海洋島での鳥類の大型化は同時に、飛翔能力の消失や植物食への食性変化などを伴うのは注目すべきことでしょう。


「鳥が飛ぶ」というのはあたりまえですが、これには多くのコストを払っていると言われています。その一つとして、飛ぶためには体重を軽くする必要があります。植物の葉などを食べ、それらを消化するには、体サイズを大きくする必要があります。多くの草食獣がその他の動物に比べて体が大きいことを考えれば納得できるかと思います(例えば反芻動物では複数の胃をもっている)。
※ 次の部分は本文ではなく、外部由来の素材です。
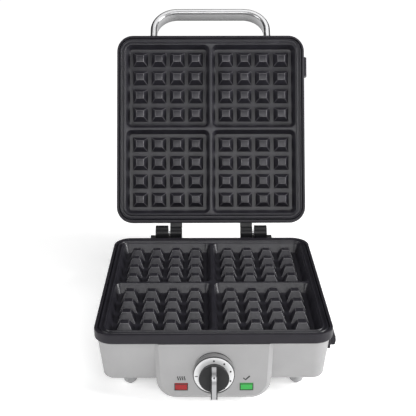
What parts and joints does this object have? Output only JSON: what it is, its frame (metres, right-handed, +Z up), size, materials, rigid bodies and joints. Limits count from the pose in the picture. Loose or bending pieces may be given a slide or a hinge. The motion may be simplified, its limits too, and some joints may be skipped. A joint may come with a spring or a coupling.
{
  "type": "waffle maker",
  "caption": "Electric waffle maker for square waffles: hinged lid with a bar handle, removable grid plates, thermostat dial and signal lamps in a front console, silver housing.",
  "frame": {"origin": "on the table, under the middle of the open machine's bounding box", "axes": "+X to the machine's right hand as seen from the front, +Y from the dial to the hinge, +Z up"},
  "size_m": [0.2909, 0.5332, 0.3962],
  "materials": {
    "silver_shell": "satin silver paint on pressed metal",
    "dark_rim": "fine matt charcoal",
    "black_plastic": "matt black, moulded",
    "silver_plastic": "silver-grey, moulded",
    "rubber": "matt black rubber",
    "chrome_ring": "polished plating",
    "knob_plastic": "satin dark grey",
    "bright_strip": "brushed bright insert",
    "shaft_steel": "turned steel",
    "red_lens": "clear red, polished",
    "green_lens": "clear green, polished",
    "lamp_glass": "clear glass tubes",
    "board": "laminated board",
    "ceramic": "unglazed ceramic",
    "zinc_steel": "zinc plated sheet",
    "terminal_plastic": "cream moulding",
    "wire_sleeve": "woven heat-proof sleeve",
    "hinge_black": "satin black paint on castings",
    "pin_steel": "ground pins",
    "screw_steel": "plated screws",
    "handle_metal": "brushed along its length",
    "nonstick": "cast, dark non-stick coating",
    "button_plastic": "fine matt charcoal",
    "reflector_alu": "bright pressed sheet",
    "element_steel": "oxidised sheath",
    "terminal_brass": "plain",
    "clip_steel": "spring steel"
  },
  "bodies": {
    "base": {"base_housing": "silver_shell", "base_rim": "dark_rim", "bottom_cover": "black_plastic", "bottom_cover_screws": "screw_steel", "feet": "silver_plastic", "foot_pads": "rubber", "lower_chassis": "zinc_steel", "lower_reflector": "reflector_alu", "lower_heating_element": "element_steel", "lower_element_terminals": "terminal_brass", "lower_element_clips": "zinc_steel", "lower_release_clip": "clip_steel", "lower_chassis_screws": "screw_steel", "lower_thermal_fuse": "ceramic", "lower_button_guide": "dark_rim", "dial_ring": "chrome_ring", "thermostat": "ceramic", "thermostat_bracket": "zinc_steel", "power_lamp_lens": "red_lens", "ready_lamp_lens": "green_lens", "neon_lamps": "lamp_glass", "lamp_board": "board", "terminal_block": "terminal_plastic", "internal_wiring": "wire_sleeve", "power_inlet_bush": "rubber", "hinge_lug_left": "hinge_black", "hinge_lug_right": "hinge_black", "hinge_pins": "pin_steel", "hinge_screws": "screw_steel"},
    "lower_plate": {"lower_waffle_plate": "nonstick"},
    "lower_button": {"lower_release_button": "button_plastic"},
    "knob": {"dial_knob": "knob_plastic", "dial_knob_strip": "bright_strip", "dial_shaft": "shaft_steel"},
    "lid": {"lid_cover": "silver_shell", "lid_rim": "dark_rim", "lid_handle": "handle_metal", "handle_screws": "screw_steel", "hinge_arm_left": "hinge_black", "hinge_arm_right": "hinge_black", "upper_chassis": "zinc_steel", "upper_reflector": "reflector_alu", "upper_heating_element": "element_steel", "upper_element_terminals": "terminal_brass", "upper_element_clips": "zinc_steel", "upper_release_clip": "clip_steel", "upper_chassis_screws": "screw_steel", "upper_thermal_fuse": "ceramic", "upper_button_guide": "dark_rim"},
    "upper_plate": {"upper_waffle_plate": "nonstick"},
    "upper_button": {"upper_release_button": "button_plastic"}
  },
  "joints": [
    {"name": "lid_hinge", "type": "hinge", "parent": "base", "child": "lid", "pos_m": [0, 0.0661, 0.0908], "axis": [1, 0, 0], "range_deg": [0, 113.6]},
    {"name": "lower_plate_tilt", "type": "hinge", "parent": "base", "child": "lower_plate", "pos_m": [-0.138, -0.0915, 0.0854], "axis": [0, 1, 0], "range_deg": [-7, 0]},
    {"name": "upper_plate_tilt", "type": "hinge", "parent": "lid", "child": "upper_plate", "pos_m": [-0.138, 0.12901, 0.2353], "axis": [0, 0.4003, 0.9164], "range_deg": [-7, 0]},
    {"name": "lower_button_press", "type": "slide", "parent": "base", "child": "lower_button", "axis": [-1, 0, 0], "range_m": [0, 0.004], "stiffness_N_per_m": 1500, "deforming": ["lower_release_clip"]},
    {"name": "upper_button_press", "type": "slide", "parent": "lid", "child": "upper_button", "axis": [-1, 0, 0], "range_m": [0, 0.004], "stiffness_N_per_m": 1500, "deforming": ["upper_release_clip"]},
    {"name": "dial_turn", "type": "hinge", "parent": "base", "child": "knob", "pos_m": [0, -0.2415, 0.0387], "axis": [0, 1, 0], "range_deg": [-90, 144]}
  ]
}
 鳥が飛ぶのは何のためでしょうか。大きな要因として、捕食者から逃れるため、というのがあります。ところが、海洋島のような環境では、元々捕食性の哺乳類がいないことが知られています。そのような環境下では、鳥が飛ぶのをやめて、そのエネルギーを繁殖や採餌行動により多く使っても不思議はありません。さらに、海洋島では、捕食性だけでなく植食性の哺乳類も元々いません。これによって本来草食獣が占めているはずのニッチがすっかり空いていたと考えられています。つまり、捕食者や競争者がいない状態では、本来ならば飛ぶために我慢していた植食性を獲得しやすい環境にあったと言えるでしょう。


 海洋島のように、哺乳類が元来分布しない環境下では、大型で植食性の鳥類がしばしば出現しています。今は絶滅してしまいましたが、ニュージーランドのモアやモーリシャスドードーはその有名な例といえるでしょう。


 モアは、最大体長で3m、体重で200kgをこえたといいますから、巨大化によって天敵はさらに少なくなったことでしょう。しかし、そんなモアを襲う巨大な鳥がいたそうです。


 人が入植する前のニュージーランドにはコウモリをのぞく哺乳類は分布せず、およそ250種の鳥類のうち、その食物網の頂点(最上位捕食者)にはハーストイーグル Harpagornis moorei がいた。体重10-15kg、翼長2-3mにおよぶその巨大なワシは、現存する最大種のオウギワシよりも30-40%増しの重量を誇っていた。さらに、ハーストイーグルは、重量にして15倍のモアを襲っていたという。



巨大絶滅鳥モアを襲うハーストイーグル
This image was published in a PLoS journal (under the Creative Commons Attribution 2.5 license). Bunce M et al. (2005) PLoS Biology 3: e9.



人の入植によって、モアとともに絶滅したハーストイーグルだが、その残された骨からDNAを抽出し分析したところ(ancient DNA techniques)、なんと、現存する中では最小のワシタカであるケアシクマタカHieraaetus の小型種(体重1kg、翼長1.2m程度)と非常に近縁であった。つまり、ハーストイーグルは、ワシタカの小型種が、ニュージーランドという島環境によって巨大化した(重量で10倍以上)顕著な例として考えられる。


文献
Bunce M et al. (2005) Ancient DNA provides new insights into the evolutionary history of New Zealand's extinct giant eagle. PLoS Biology 3: e9.


 捕食性の鳥類でも巨大化した例として興味深い。これにはニュージーランドでの豊富なエサ資源(大小さまざまな鳥類)が関係していたのでしょうか。